We may verify the requestor’s identity either through a phone call where we ask questions that only the requestor will know the answers to or by requesting forms of identification.
We accept the following forms of identification:
- Current UK/EEA Passport
- UK Driving Licence
- Utility bill for supply of gas, electric, water or telephone landline]
How to process the request
Our aim is to determine what information the requestor is asking for. If the request is not clear, or where if we process a large quantity of information about an individual, the GDPR permits us to ask the individual to specify the information the request relates to. Where this applies, we will proceed with a request for additional information.
We must verify whether we process the data requested. If we do not process any such data, we must inform the data subject accordingly.
We must respond to the data subject within 30 days of receiving the request as valid. This is a requirement under the GDPR.
Any employee, who receives a request from [Carl Pote] to locate and supply information relating to a SAR, must make a full exhaustive search of the records which they are responsible for or owns. This may include but is not limited to emails (including archived emails and those that have been deleted but are still recoverable), Word documents, spreadsheets, databases, systems, removable media (for example, memory sticks), recordings, paper records in relevant filing systems.
[Carl Pote] should check whether the data requested also involves data on other data subjects and make sure this data is filtered before the requested data is supplied to the requestor; if data cannot be filtered, ensure that other data subjects have consented to the supply of their data as part of the SAR.
All the information that has been requested must be provided unless an exemption can be applied (see below). Information must be supplied in an intelligible form and we will explain acronyms, codes or complex terms.
No charge to comply with the request (with exceptions)
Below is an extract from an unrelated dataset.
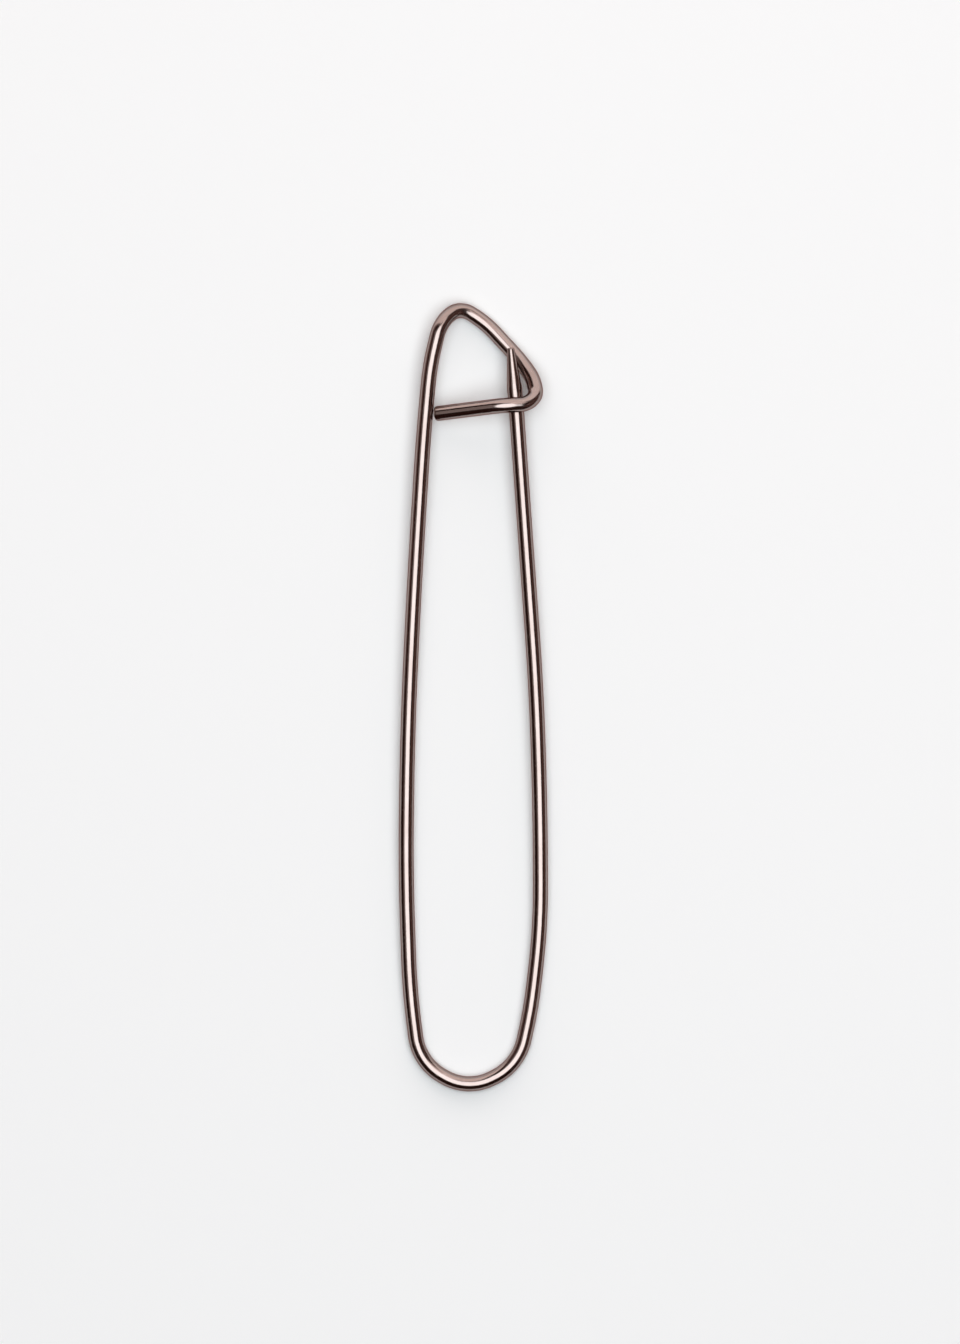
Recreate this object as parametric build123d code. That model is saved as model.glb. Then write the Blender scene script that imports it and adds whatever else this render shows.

We will provide a copy of the information free of charge, as per the GDPR rules. However, we may charge a ‘reasonable fee’ when a request is manifestly unfounded or excessive, particularly if it is repetitive.
We may also charge a reasonable fee to comply with requests for further copies of the same information. We understand that this does not mean that we can charge for all subsequent access requests.
Where applicable, [Carl Pote] will determine the ‘reasonable fee’ that must be based on our administrative cost of providing the information.
Excessive, manifestly unfounded or repetitive requests
Where requests are manifestly unfounded, excessive and repetitive, we may refuse to act on the request or charge a reasonable administration fee. [Carl Pote] will make a decision on this.
[Carl Pote] must provide information on our decision to the requestor in writing within 30 days and must state how they reached their decision.
As stated we have to respond to a SAR within 30 days. If more time is needed to respond to complex requests, an extension of another two months is permissible, provided this is communicated to the data subject in a timely manner within 30 days.
Where we decide not take action on the request of the data subject, we need to inform the data subject of this decision without delay and at the latest within 30 days of receipt of the request.
Our response to the requestor
After processing the SAR, our response to the requestor should include:
- The purpose(s) the processing;
- The categories of personal data concerned;
- The recipients or categories of recipients to whom personal data has been or will be disclosed, in particular in third countries or international organisations, including any appropriate safeguards for transfer of data;
- The envisaged period for which personal data will be stored, or, if not possible, the criteria used to determine that period;
- The existence of the right to request rectification or erasure of personal data or restriction of processing of personal data concerning the data subject or to object to such processing;
- The right to lodge a complaint with the ICO;
- If the data has not been collected from the data subject: the source of such data;
- The existence of any automated decision-making, including profiling and any meaningful information about the logic involved, as well as the significance and the envisaged consequences of such processing for the requestor.
How to handle exemptions?
If a member of staff believes that we have a valid business reason for an exemption, please inform the [Carl Pote] without delay by email to [email@example.com].
Exempt information must be redacted from the released documents with an explanation of why that information is being withheld.
Where a requestor is not satisfied with a response to a SAR, we must manage this as a complaint. We must advise the requestor that if they remain unhappy with the outcome they may complain to the Information Commissioners Office or take legal action against us.
Breaches of this policy by members of staff will be investigated and may result in disciplinary action. Serious breaches of policy may be considered gross misconduct and result in dismissal without notice, or legal action being taken against the relevant member of staff.